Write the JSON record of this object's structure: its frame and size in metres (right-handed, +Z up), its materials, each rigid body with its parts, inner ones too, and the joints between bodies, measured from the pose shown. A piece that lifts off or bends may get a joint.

++++++++

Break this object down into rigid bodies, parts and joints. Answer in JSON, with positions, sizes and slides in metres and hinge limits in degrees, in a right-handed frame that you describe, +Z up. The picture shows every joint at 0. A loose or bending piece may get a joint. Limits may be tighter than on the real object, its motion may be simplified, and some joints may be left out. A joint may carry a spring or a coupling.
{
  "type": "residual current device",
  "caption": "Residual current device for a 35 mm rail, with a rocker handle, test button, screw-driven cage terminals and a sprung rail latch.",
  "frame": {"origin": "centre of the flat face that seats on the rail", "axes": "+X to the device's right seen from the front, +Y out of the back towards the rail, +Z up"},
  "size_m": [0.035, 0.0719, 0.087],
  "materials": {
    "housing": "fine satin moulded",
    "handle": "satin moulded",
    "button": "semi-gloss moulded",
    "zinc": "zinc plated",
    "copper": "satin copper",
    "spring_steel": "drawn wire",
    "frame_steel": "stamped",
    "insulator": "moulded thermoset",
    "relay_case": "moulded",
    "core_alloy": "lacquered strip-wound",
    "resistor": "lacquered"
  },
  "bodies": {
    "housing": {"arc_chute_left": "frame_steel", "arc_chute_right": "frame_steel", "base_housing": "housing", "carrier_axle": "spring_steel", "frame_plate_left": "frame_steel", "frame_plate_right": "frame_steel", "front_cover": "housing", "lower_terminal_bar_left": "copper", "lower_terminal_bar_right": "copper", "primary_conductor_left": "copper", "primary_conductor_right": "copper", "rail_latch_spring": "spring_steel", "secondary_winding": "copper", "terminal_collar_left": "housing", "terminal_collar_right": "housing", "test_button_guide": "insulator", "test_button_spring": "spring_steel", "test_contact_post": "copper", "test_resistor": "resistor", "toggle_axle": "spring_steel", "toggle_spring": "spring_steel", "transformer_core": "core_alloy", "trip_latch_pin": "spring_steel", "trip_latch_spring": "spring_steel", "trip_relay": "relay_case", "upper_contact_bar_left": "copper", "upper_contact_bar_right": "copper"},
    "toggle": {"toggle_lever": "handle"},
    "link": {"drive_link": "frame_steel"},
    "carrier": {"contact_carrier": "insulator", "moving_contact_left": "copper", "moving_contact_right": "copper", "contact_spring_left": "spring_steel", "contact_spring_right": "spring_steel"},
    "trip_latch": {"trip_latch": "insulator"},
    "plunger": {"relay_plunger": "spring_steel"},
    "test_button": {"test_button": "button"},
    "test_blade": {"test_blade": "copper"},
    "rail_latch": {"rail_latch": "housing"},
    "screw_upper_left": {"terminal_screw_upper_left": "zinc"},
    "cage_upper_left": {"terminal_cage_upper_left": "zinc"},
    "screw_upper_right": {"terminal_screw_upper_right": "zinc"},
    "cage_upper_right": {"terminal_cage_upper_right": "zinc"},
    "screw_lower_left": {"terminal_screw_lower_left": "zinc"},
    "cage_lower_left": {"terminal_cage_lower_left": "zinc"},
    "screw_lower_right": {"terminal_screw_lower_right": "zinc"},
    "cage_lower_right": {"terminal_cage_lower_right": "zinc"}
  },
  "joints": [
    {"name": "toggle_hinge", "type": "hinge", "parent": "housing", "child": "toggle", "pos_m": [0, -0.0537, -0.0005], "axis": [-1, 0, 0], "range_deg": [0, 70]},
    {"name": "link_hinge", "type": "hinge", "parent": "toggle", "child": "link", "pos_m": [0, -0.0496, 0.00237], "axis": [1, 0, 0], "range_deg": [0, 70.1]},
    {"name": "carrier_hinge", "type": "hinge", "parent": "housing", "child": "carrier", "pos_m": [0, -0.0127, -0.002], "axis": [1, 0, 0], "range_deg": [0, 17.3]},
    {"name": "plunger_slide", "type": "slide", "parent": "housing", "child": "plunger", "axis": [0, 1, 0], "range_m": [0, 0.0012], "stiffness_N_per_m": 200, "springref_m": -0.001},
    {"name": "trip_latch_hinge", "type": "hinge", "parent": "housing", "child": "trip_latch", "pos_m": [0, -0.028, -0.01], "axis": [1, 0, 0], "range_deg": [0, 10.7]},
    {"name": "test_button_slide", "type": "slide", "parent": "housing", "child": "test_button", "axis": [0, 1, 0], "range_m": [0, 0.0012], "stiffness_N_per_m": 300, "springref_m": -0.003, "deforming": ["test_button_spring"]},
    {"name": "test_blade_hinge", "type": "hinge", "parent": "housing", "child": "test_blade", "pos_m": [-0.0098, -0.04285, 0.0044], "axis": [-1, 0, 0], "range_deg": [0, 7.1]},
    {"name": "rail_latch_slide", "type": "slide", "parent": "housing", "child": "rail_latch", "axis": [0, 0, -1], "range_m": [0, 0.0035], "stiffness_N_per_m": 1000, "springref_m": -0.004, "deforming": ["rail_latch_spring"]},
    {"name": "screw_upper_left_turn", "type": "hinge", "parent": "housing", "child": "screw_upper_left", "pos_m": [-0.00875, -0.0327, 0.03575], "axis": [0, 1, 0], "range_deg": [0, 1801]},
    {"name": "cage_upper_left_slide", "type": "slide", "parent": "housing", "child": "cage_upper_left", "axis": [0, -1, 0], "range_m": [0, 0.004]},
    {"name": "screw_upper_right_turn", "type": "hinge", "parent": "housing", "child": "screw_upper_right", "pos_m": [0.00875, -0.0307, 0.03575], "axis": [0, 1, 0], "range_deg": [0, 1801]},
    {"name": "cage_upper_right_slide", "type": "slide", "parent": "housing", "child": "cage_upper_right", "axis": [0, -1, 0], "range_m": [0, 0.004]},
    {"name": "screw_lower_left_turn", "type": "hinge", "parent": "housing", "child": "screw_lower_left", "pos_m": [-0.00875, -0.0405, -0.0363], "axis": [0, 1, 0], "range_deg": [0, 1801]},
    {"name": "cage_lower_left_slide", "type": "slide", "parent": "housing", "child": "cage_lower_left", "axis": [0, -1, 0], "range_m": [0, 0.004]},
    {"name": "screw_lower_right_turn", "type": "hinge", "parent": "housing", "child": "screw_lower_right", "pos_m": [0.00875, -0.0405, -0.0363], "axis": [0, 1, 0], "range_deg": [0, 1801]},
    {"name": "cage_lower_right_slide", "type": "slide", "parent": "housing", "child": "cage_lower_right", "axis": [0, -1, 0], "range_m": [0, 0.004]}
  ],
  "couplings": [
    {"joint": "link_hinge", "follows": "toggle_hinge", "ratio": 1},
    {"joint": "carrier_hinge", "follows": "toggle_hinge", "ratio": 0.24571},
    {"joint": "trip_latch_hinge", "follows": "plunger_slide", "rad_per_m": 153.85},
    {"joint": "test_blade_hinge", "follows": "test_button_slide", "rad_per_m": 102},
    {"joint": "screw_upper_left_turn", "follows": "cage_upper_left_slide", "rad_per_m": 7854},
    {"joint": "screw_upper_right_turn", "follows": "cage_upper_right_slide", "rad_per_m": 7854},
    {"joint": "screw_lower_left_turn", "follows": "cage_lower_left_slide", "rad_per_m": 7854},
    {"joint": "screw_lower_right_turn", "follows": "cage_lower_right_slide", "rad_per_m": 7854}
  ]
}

++++++++

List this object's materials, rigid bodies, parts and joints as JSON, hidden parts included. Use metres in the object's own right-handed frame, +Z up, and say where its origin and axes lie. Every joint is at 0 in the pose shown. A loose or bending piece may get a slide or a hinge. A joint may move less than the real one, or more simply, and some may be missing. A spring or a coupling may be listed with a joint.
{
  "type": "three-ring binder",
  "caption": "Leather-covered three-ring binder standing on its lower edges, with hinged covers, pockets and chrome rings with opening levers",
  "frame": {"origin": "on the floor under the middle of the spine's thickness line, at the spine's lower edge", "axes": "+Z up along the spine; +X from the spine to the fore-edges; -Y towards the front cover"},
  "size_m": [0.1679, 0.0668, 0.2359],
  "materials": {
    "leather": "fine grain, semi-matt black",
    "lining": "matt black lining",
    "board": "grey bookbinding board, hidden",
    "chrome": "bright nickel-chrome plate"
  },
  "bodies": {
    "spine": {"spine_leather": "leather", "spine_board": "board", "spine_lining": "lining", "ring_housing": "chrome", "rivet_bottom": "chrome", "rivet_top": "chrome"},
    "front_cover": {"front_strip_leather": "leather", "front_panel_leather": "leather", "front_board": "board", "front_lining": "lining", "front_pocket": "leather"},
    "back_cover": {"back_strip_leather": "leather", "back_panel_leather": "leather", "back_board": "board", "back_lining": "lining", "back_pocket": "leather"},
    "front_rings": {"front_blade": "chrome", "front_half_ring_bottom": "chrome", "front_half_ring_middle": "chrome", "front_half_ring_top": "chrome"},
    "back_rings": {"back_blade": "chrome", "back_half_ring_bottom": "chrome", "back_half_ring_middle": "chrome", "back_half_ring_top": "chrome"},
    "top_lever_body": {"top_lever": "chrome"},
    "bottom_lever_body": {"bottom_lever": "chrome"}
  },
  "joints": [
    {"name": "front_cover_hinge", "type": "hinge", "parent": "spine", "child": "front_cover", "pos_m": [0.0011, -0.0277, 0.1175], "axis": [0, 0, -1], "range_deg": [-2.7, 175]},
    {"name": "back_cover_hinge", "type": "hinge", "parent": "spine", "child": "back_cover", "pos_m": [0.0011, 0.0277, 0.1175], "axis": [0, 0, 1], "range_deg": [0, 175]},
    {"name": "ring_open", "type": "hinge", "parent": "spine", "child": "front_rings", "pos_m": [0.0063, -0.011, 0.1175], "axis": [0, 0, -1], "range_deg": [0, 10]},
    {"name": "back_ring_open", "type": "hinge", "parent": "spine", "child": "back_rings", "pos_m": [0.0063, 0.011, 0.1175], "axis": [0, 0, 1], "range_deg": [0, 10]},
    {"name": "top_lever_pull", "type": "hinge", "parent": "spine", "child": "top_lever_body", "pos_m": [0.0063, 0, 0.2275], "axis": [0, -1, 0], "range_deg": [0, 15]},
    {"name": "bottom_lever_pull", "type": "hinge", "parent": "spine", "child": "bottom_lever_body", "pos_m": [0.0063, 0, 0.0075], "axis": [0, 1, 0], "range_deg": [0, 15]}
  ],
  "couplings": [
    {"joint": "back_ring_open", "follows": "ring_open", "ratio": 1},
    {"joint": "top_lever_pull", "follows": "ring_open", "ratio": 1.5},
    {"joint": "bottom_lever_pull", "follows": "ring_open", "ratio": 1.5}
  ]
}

++++++++

### THE PROBLEM:
How many lines of the data contain the word "loose"? Answer with the number alone.

### WRITTEN ANSWER:
2